1985年~86年放送の『電撃戦隊チェンジマン』のチェンジフェニックスから『鳥人戦隊ジェットマン』のホワイトスワンまで7作品連続でヒロインを演じるなど、計13人のヒロインのスーツアクターを担当。蜂須賀さんが小柄でスリムだったことから女形に抜擢されたといいます。
横須賀さんは、町で何気ない女性の仕草を観察し、さらに役として魅せる動作を映画から学び、演技に取り入れていました。女性スタッフやキャストからも「女性より女性らしく、そして可愛い」と言われるほど女性らしい動きが板についていたそうです。ただ、2000年くらいから女性のスーツアクター、スーツアクトレスが増えたため、敵の女性幹部のスーツアクターを担当することが多くなりました。
■抜群のスタイルを誇った初代ウルトラマン・古谷敏
古谷敏の代表作『ウルトラマン』。ウルトラマンスーツをら着れるのはスタイル抜群の古谷だけだった。画像は『ウルトラマン』DVD2巻(バンダイビジュアル)
古谷敏さんは、シンビンプロモーション所属の俳優です。
おそらく、日本一手足が細長く抜群のスタイルを誇ったスーツアクターだと思います。演じたのはかの初代『ウルトラマン』。当時古谷さんは身長は185cmほど、体重約70キロ、8頭身のいわゆるモデル体型でした。

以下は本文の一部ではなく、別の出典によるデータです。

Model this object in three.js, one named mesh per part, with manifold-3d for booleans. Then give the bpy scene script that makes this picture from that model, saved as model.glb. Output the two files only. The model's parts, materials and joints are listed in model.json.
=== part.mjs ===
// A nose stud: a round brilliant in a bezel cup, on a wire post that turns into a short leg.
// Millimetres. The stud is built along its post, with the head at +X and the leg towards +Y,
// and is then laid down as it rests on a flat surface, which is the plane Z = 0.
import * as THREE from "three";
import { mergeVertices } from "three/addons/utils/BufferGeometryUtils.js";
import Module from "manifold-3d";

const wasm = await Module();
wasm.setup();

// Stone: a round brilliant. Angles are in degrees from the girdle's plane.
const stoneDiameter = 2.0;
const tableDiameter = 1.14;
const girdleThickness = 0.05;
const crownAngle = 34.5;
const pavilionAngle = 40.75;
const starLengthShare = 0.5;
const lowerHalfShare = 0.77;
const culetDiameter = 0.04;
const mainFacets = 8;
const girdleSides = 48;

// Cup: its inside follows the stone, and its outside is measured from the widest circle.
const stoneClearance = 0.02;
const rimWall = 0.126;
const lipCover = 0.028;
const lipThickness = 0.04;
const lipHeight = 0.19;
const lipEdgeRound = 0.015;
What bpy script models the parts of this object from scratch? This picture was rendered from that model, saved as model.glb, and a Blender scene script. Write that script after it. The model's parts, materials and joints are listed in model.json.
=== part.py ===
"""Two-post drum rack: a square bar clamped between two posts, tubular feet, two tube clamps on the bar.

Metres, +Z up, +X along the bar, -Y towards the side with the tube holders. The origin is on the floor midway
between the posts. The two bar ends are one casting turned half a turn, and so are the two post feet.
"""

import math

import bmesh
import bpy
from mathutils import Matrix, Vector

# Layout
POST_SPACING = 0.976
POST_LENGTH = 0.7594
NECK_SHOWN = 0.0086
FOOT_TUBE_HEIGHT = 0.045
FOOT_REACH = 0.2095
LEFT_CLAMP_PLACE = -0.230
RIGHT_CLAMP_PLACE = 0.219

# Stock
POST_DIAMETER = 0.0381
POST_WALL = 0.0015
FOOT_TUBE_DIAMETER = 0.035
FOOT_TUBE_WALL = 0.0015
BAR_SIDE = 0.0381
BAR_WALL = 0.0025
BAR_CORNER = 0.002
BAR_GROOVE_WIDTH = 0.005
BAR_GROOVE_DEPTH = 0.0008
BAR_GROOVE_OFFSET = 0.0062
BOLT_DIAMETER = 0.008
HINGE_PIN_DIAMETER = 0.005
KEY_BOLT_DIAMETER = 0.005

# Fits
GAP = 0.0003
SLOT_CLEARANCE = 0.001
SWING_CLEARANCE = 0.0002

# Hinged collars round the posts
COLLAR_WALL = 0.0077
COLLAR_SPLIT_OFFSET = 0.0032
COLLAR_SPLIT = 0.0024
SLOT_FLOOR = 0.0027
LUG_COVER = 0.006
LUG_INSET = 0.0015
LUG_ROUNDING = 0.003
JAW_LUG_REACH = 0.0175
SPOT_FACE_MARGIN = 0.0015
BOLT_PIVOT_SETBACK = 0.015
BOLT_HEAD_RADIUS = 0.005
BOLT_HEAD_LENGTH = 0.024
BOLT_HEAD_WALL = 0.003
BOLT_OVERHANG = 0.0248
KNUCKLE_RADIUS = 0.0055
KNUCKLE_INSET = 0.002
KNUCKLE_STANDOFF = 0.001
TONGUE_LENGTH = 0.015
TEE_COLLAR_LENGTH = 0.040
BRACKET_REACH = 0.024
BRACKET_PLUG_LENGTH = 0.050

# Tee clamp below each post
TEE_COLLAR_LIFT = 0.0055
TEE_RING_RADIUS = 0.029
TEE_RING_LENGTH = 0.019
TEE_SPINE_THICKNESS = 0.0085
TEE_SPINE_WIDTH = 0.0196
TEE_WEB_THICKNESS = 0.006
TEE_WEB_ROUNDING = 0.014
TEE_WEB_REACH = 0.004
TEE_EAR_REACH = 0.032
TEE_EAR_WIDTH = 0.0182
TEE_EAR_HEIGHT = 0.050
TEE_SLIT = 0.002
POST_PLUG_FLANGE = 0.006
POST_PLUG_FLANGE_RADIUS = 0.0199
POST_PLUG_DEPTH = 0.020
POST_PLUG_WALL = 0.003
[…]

ウルトラマン役をオファーされた際、“主役”と言われて喜んでいたら変身した後の着ぐるみのヒーロー役の方だと聞いて、古谷さんは「それでは顔が見えない」と断ったといいます。しかし、ウルトラマンをデザインした成田亨さんからウルトラマンのフォルムに合うのは君しかいないと懇願され、役を引き受けることに。実際、スーツのサイズは古谷さんの体型を型取りして作ったため、古谷さん以外にウルトラマンを演じられる人はいませんでした。
密閉されたスーツでの撮影は連続だと10分程度が限界、水中シーンではマスク部分に水が入り、溺れて死にそうになるなど撮影は毎回地獄だったといいます。それでも最後まで同役を演じきり、次作『ウルトラセブン』ではウルトラセブン役は断ったものの、アマギ隊員役で念願の顔出し出演を叶えています。
ちなみに、庵野秀明氏が独自解釈を加えて作る新たなウルトラマン映画『シン・ウルトラマン』のウルトラマンは、2018年時点の古谷さんをボディスキャンし、その体型データに模様やボディラインの線を入れてデザインしているそうです。あの美しいスタイルのウルトラマンが甦るんですね。
今回紹介した3人の他にも、中屋敷哲也さん、新堀和男さん、岡元次郎さん、益田てつさん、など今日まで続く特撮の歴史に欠かせない伝説のスーツアクターはたくさんいます。みなさんに敬意を表し、これからもスーツアクターの活躍を見守りたいです。